Uninformed Google Buzz Thoughts

I haven’t tried Google Buzz. Since I moved to using Emacs for email and have tried to focus on using my own domain name, using Gmail proper isn’t really happening. But! From what I’ve read I think the ideas (that I’ve gathered) are really interesting.

Email is a really great platform. Not technically, but from a social perspective. Email is more ubiquitous than the web. There are no client issues when it comes to core functionality and everyone knows how to use it. What’s more, many folks are expert users that do complex tasks like create folders and filters. This is complicated compared to opening up your email and only reading and deleting.

With a world of people using email every day, it is a no brainer to consider how to create social software with it. Posterous is a great example of an application that exploits the power of email to help people publish. Google Buzz, being based on email is doing the exact same thing.

I have a facebook account that I don’t really use. I try to user twitter as a publishing platform, but ideas are hard to come by at times. Email I use everyday. It is something that is now a requirement for getting things done in the world. A tool that helps graph a social network based on email is idea because it is yet another helpful tool based on email to improve its place as the ultimate web communication tool.

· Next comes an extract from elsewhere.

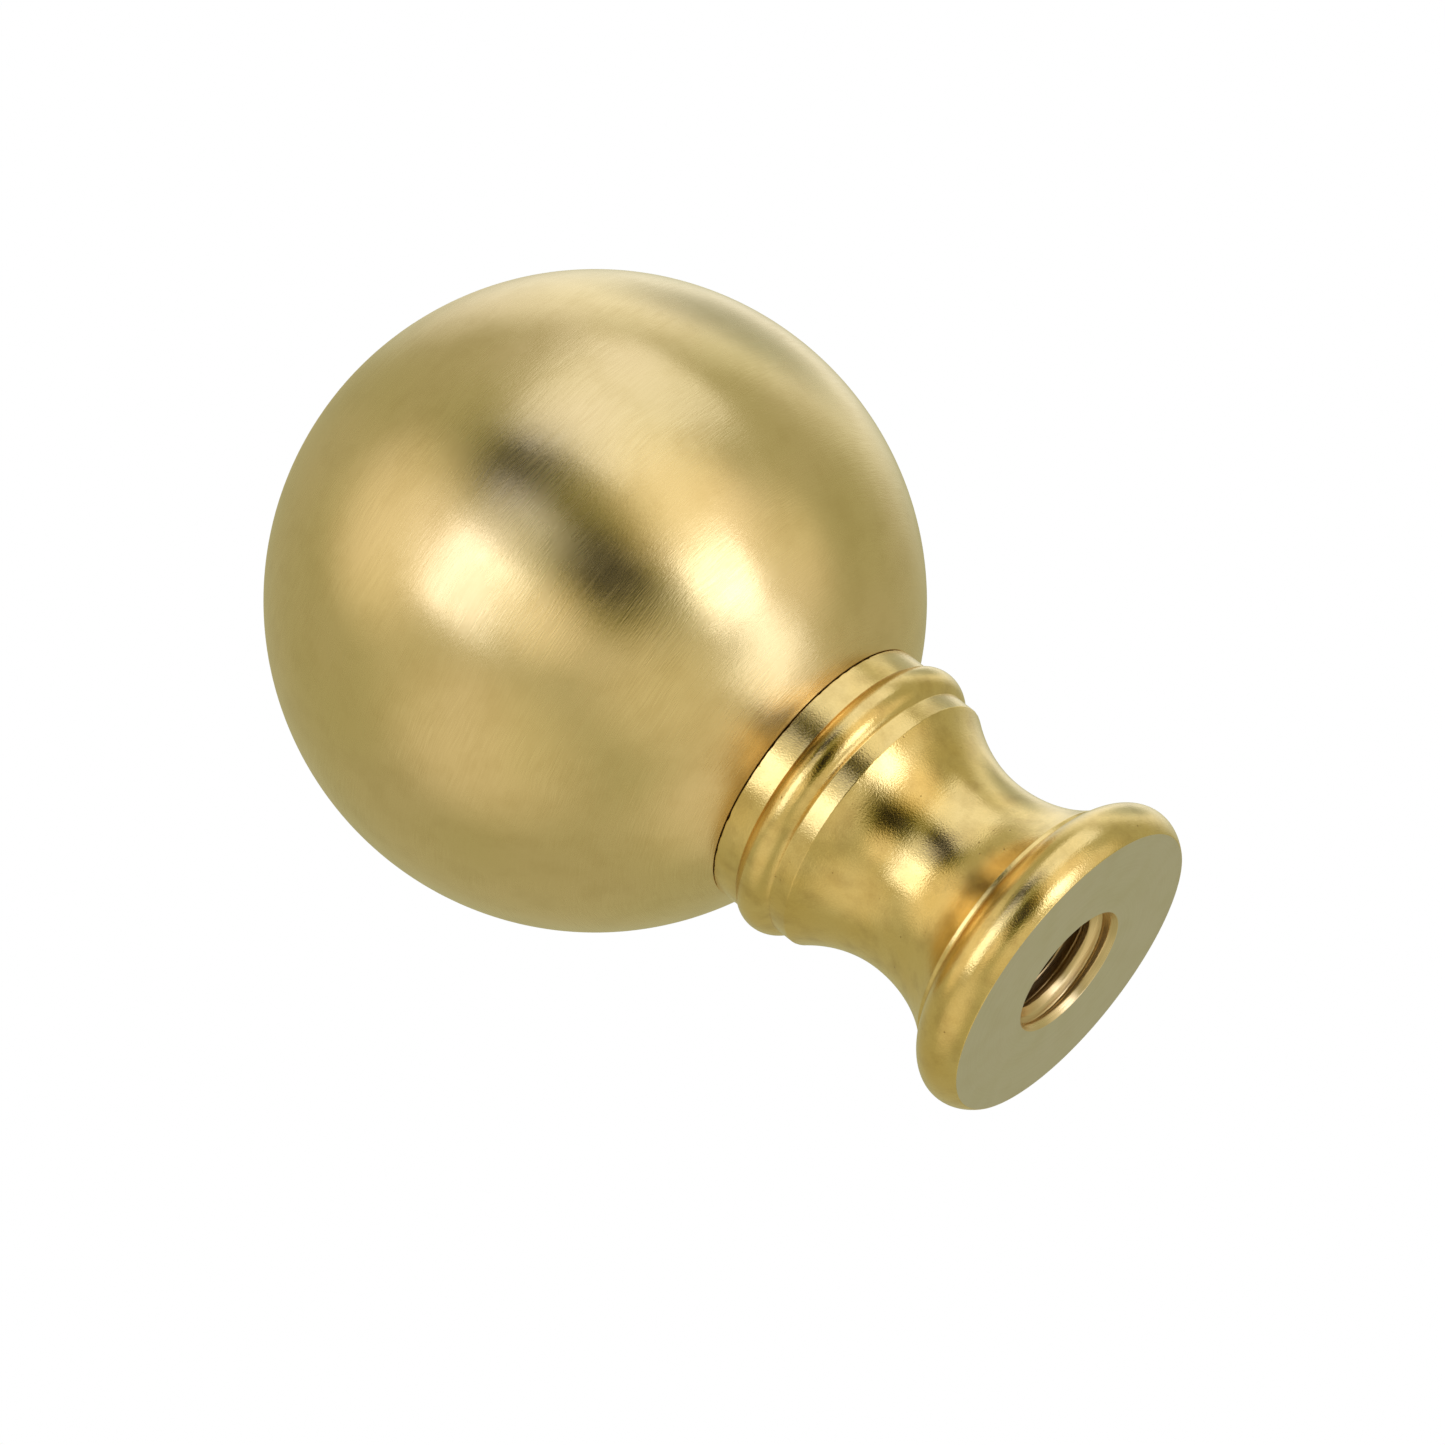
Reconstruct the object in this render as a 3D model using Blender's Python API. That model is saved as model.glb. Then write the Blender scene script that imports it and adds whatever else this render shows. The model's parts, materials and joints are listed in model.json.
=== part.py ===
"""Lamp shade finial: a turned brass ball seated on a turned brass base.

The base stands on its flat foot with its centre line on Z and the middle of
its underside at the origin, and the threaded hole opens downwards. The ball
rests on top of the base. Sizes are in metres and +Z is up.
"""

import math

import bmesh
import bpy

# Ball
BALL_DIAMETER = 0.0300

# Clearance between the flat on the ball and the top of the base
SEAT_GAP = 0.0003

# Threaded hole, drilled and tapped from below
THREAD_DIAMETER = 0.00635
COUNTERSINK_WIDTH = 0.0002
DRILL_POINT_ANGLE = math.radians(118.0)
METAL_OVER_HOLE = 0.0030

# Foot: a rounded rim with a flat underside
FOOT_RADIUS = 0.0081
FOOT_HEIGHT = 0.0030
FOOT_WIDEST_HEIGHT = 0.0012
FOOT_EDGE_INSET = 0.0005

# Fillet: the thin straight line between the foot and the neck
FILLET_RADIUS = 0.0066
FILLET_HEIGHT = 0.0002

# Neck: a waisted cove around the thread
NECK_WALL = 0.002025
NECK_BELOW_WAIST = 0.00405
NECK_ABOVE_WAIST = 0.00395

# Collar: two flat bands with a round bead between them
LOWER_BAND_RADIUS = 0.0066
LOWER_BAND_HEIGHT = 0.00095
BEAD_RADIUS = 0.0072
BEAD_BELOW_WIDEST = 0.0010
BEAD_ABOVE_WIDEST = 0.0008
UPPER_BAND_RADIUS = 0.0068
UPPER_BAND_HEIGHT = 0.00138

# How far round its ellipse each turned curve runs from its widest or
# narrowest line: a small sweep is a shallow bow, and 90 degrees ends square
FOOT_EDGE_SWEEP = math.radians(36.0)
FOOT_SHOULDER_SWEEP = math.radians(65.0)
NECK_BELOW_SWEEP = math.radians(48.0)
NECK_ABOVE_SWEEP = math.radians(26.0)
BEAD_BELOW_SWEEP = math.radians(66.0)
BEAD_ABOVE_SWEEP = math.radians(60.0)

# Facets
SIDES_AROUND = 60
BALL_STEPS_BELOW = 12
BALL_STEPS_ABOVE = 17
CURVE_STEPS = 7
SHORT_CURVE_STEPS = 4
SHARP_EDGE_ANGLE = math.radians(20.0)
MERGE_DISTANCE = 1e-7

# Finishes, as linear colours
BALL_COLOUR = (0.60, 0.43, 0.18, 1.0)
BALL_ROUGHNESS = 0.34
BASE_COLOUR = (0.66, 0.46, 0.18, 1.0)
BASE_ROUGHNESS = 0.24


def clear_scene():
    """Remove every object that the file opened with."""
    for old_object in list(bpy.data.objects):
        bpy.data.objects.remove(old_object, do_unlink=True)


def brass(name, colour, roughness):
    """Bare brass, with no lacquer."""
    material = bpy.data.materials.new(name)
    material.use_nodes = True
    shader = material.node_tree.nodes["Principled BSDF"]
    shader.inputs["Base Color"].default_value = colour
    shader.inputs["Metallic"].default_value = 1.0
    shader.inputs["Roughness"].default_value = roughness
    material.diffuse_color = colour
    return material


def turned_curve(start, end, sweep, steps):
    """Points of a turned curve after its start, as (radius, height).

    The start is the curve's widest or narrowest line, where it runs parallel
    to the centre line. From there it follows an ellipse through sweep to end.
    """
    start_radius, start_height = start
    end_radius, end_height = end
    points = []
    for step in range(1, steps + 1):
        angle = sweep * step / steps
        outward = (1.0 - math.cos(angle)) / (1.0 - math.cos(sweep))
        along = math.sin(angle) / math.sin(sweep)
        radius = start_radius + (end_radius - start_radius) * outward
        height = start_height + (end_height - start_height) * along
        points.append((radius, height))
    return points


def bowed_curve(bottom, widest, top, sweeps, steps):
    """Both halves of a turned curve from bottom to top, ends included."""
    lower = turned_curve(widest, bottom, sweeps[0], steps[0])
    upper = turned_curve(widest, top, sweeps[1], steps[1])
    return lower[::-1] + [widest] + upper


def turned_piece(name, profile, material):
    """Spin a profile of (radius, height) points into one closed solid."""
    mesh = bpy.data.meshes.new(name)
    shape = bmesh.new()
    corners = [shape.verts.new((radius, 0.0, height)) for radius, height in profile]
    outline = [shape.edges.new(pair) for pair in zip(corners, corners[1:])]
    bmesh.ops.spin(
        shape,
        geom=corners + outline,
        cent=(0.0, 0.0, 0.0),
        axis=(0.0, 0.0, 1.0),
        angle=math.tau,
        steps=SIDES_AROUND,
        use_merge=True,
    )
    bmesh.ops.remove_doubles(shape, verts=shape.verts, dist=MERGE_DISTANCE)
    bmesh.ops.recalc_face_normals(shape, faces=shape.faces)
    shape.to_mesh(mesh)
    shape.free()
    mesh.shade_smooth()
    mesh.set_sharp_from_angle(angle=SHARP_EDGE_ANGLE)
    mesh.materials.append(material)
    piece = bpy.data.objects.new(name, mesh)
    bpy.context.scene.collection.objects.link(piece)
    return piece


def seat_height():
    """Height of the flat on the ball above the underside of the foot."""
    neck = NECK_BELOW_WAIST + NECK_ABOVE_WAIST
    bead = BEAD_BELOW_WIDEST + BEAD_ABOVE_WIDEST
    collar = LOWER_BAND_HEIGHT + bead + UPPER_BAND_HEIGHT
    return FOOT_HEIGHT + FILLET_HEIGHT + neck + collar


def foot_profile():
    """The rounded rim, from the edge of the flat underside up to the fillet."""
    underside = (FOOT_RADIUS - FOOT_EDGE_INSET, 0.0)
    widest = (FOOT_RADIUS, FOOT_WIDEST_HEIGHT)
    shoulder = (FILLET_RADIUS, FOOT_HEIGHT)
    sweeps = (FOOT_EDGE_SWEEP, FOOT_SHOULDER_SWEEP)
    return bowed_curve(underside, widest, shoulder, sweeps, (SHORT_CURVE_STEPS, CURVE_STEPS))


def neck_profile():
    """The cove, from the top of the fillet up to the lower band."""
    bottom = FOOT_HEIGHT + FILLET_HEIGHT
    waist = bottom + NECK_BELOW_WAIST
    waist_radius = THREAD_DIAMETER / 2.0 + NECK_WALL
    return bowed_curve(
        (FILLET_RADIUS, bottom),
        (waist_radius, waist),
        (LOWER_BAND_RADIUS, waist + NECK_ABOVE_WAIST),
        (NECK_BELOW_SWEEP, NECK_ABOVE_SWEEP),
        (CURVE_STEPS, CURVE_STEPS),
    )


def bead_profile():
    """The bead, from the top of the lower band up to the upper band."""
    bead_top = seat_height() - UPPER_BAND_HEIGHT
    widest = bead_top - BEAD_ABOVE_WIDEST
    return bowed_curve(
        (LOWER_BAND_RADIUS, widest - BEAD_BELOW_WIDEST),
        (BEAD_RADIUS, widest),
        (UPPER_BAND_RADIUS, bead_top),
        (BEAD_BELOW_SWEEP, BEAD_ABOVE_SWEEP),
        (SHORT_CURVE_STEPS, SHORT_CURVE_STEPS),
    )


def hole_profile():
    """The drilled and countersunk hole, from its point down to its mouth."""
    radius = THREAD_DIAMETER / 2.0
    point_height = seat_height() - SEAT_GAP - METAL_OVER_HOLE
    wall_top = point_height - radius / math.tan(DRILL_POINT_ANGLE / 2.0)
    return [
        (0.0, point_height),
        (radius, wall_top),
        (radius, COUNTERSINK_WIDTH),
        (radius + COUNTERSINK_WIDTH, 0.0),
    ]


def make_base():
    """The base in one piece: foot, fillet, neck and collar around the hole."""
    top = seat_height() - SEAT_GAP
    outside = foot_profile() + neck_profile() + bead_profile()
    outside += [(UPPER_BAND_RADIUS, top), (0.0, top)]
    finish = brass("turned_brass", BASE_COLOUR, BASE_ROUGHNESS)
    return turned_piece("base", hole_profile() + outside, finish)


def make_ball():
    """The ball, with a flat as wide as the upper band where it is seated."""
    radius = BALL_DIAMETER / 2.0
    flat_sweep = math.acos(UPPER_BAND_RADIUS / radius)
    flat_height = -radius * math.sin(flat_sweep)
    surface = bowed_curve(
        (UPPER_BAND_RADIUS, flat_height),
        (radius, 0.0),
        (0.0, radius),
        (flat_sweep, math.pi / 2.0),
        (BALL_STEPS_BELOW, BALL_STEPS_ABOVE),
    )
    finish = brass("satin_brass", BALL_COLOUR, BALL_ROUGHNESS)
    ball = turned_piece("ball", [(0.0, flat_height)] + surface, finish)
    ball.location.z = seat_height() - flat_height
    return ball


def main():
    """Build the finial."""
    clear_scene()
    make_base()
    make_ball()


main()
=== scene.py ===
"""Looks of a turned brass lamp shade finial, standing upright on its flat foot.

The ball and the base are surfaces of revolution worked out with numpy, with
the thread cut in the base's hole. Lengths are in metres and +Z is up.
"""

import json
import math

import bpy
import numpy as np
from bpy.props import FloatProperty, FloatVectorProperty, IntProperty, PointerProperty
from mathutils import Matrix, Vector

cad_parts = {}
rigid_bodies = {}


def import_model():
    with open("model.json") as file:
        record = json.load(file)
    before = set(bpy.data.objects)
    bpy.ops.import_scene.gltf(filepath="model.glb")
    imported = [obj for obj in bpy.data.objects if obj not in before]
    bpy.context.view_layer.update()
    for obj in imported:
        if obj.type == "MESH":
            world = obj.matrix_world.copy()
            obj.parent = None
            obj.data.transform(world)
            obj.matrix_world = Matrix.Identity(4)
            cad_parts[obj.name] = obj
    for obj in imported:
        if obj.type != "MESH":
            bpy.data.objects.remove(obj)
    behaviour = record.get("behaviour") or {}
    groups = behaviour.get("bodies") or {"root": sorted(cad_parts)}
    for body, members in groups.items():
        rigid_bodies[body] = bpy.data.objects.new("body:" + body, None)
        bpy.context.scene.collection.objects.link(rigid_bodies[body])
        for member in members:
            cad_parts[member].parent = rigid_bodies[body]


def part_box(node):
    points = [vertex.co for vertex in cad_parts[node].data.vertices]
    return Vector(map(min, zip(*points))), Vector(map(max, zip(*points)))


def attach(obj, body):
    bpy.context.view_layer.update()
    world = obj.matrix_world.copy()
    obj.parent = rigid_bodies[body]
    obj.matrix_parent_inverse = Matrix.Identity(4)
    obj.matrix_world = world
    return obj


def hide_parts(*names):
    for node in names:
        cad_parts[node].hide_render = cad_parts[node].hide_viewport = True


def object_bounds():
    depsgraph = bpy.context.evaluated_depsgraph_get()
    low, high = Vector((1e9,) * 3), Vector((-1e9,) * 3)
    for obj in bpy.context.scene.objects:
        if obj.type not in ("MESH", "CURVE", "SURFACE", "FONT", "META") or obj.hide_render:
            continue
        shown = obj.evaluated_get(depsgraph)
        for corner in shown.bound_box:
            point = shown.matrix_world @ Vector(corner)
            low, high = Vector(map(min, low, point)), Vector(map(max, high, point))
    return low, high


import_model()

bl_info = {
    "name": "Brass Lamp Finial",
    "version": (1, 0, 0),
    "blender": (4, 5, 0),
    "location": "3D Viewport > Sidebar > Finial",
    "description": "Builds a turned brass lamp shade finial and a plain studio around it",
    "category": "Object",
}

MM = 0.001
CAD_LOW, CAD_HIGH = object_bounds()
BALL_LOW, BALL_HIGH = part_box("ball")
BASE_LOW, BASE_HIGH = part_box("base")
BALL_RADIUS = (BALL_HIGH.x - BALL_LOW.x) / 2.0
BALL_CENTRE = BALL_HIGH.z - BALL_RADIUS

# Where the finial is in the photograph, and how it is seen
PHOTO_SIDE = 1445
PHOTO_BALL_CENTRE = (594.75, 600.35)
PHOTO_BALL_RADIUS = 331.8
PHOTO_AXIS_SLOPE = math.radians(38.05)
VIEW_OFF_AXIS = math.radians(69.58)
CAMERA_DISTANCE = 0.823
SENSOR_WIDTH = 36.0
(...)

Now, since I really don’t know the specifics of what Google Buzz is doing, my “analysis” is going to stop right there. But, I do have a wish list for the future of email that is based off of tools like Gmail.

1. Create and API - Oh how I wish Gmail had a really good API that wasn’t IMAP. Personally, I’m totally fine with IMAP, but it is not going to scale email to where it needs to be. Gmails labels are powerful and help to provide more options for organizing email. The search in Gmail is also really great in terms of the UI. It is trivial to see all your unread items in any set of folders that contain someones name in the subject. I’ll also bring up the spam filtering that I never notice, which is just proof that I appreciate it.

2. Build an Open Source Email Server - Yeah I know there are tons already, but I’m talking about one that speaks HTTP and uses a RESTful API like the one mentioned above. Something anyone could implement that doesn’t have the cruft of IMAP even though it might be supported.

3. Create More Organizational Paradigms - I think email is really important because of the audience. Everyone uses email, period. Yet, overloading it has always been a problem thanks to spammers. That is OK, as I think spam is essentially licked. With spam out of the way, we can start to consider other ways of organizing our mail. If you take a look at Gmail Labs, many of them provide extra tools for helping to organize your life in email. There are todo lists, extra inboxes, emblems and more that are all focused on improving your mail experience. This needs to continue if we want to continue to overload email with the social web.

So that is. I hope Google is listening (the company, not the search bot) and considers the future. What is funny is that on a personal level, I’m not really a fan of email. It is not something I enjoy or find that interesting. Yet, when you think of ways to get people to use an API, email always wins. I used email for mimicking a text message platform. Why? All the carriers support sending text messages by email. Mailman the mailing list software has allowed managing lists via email forever. Email marketing (not spamming) as a market is still rather vibrant with new companies showing up all the time improving the experience for readers. Like the web browser, email is not going anywhere and it is extremely pervasive. Email as the interface to the social web seems like the logical next step.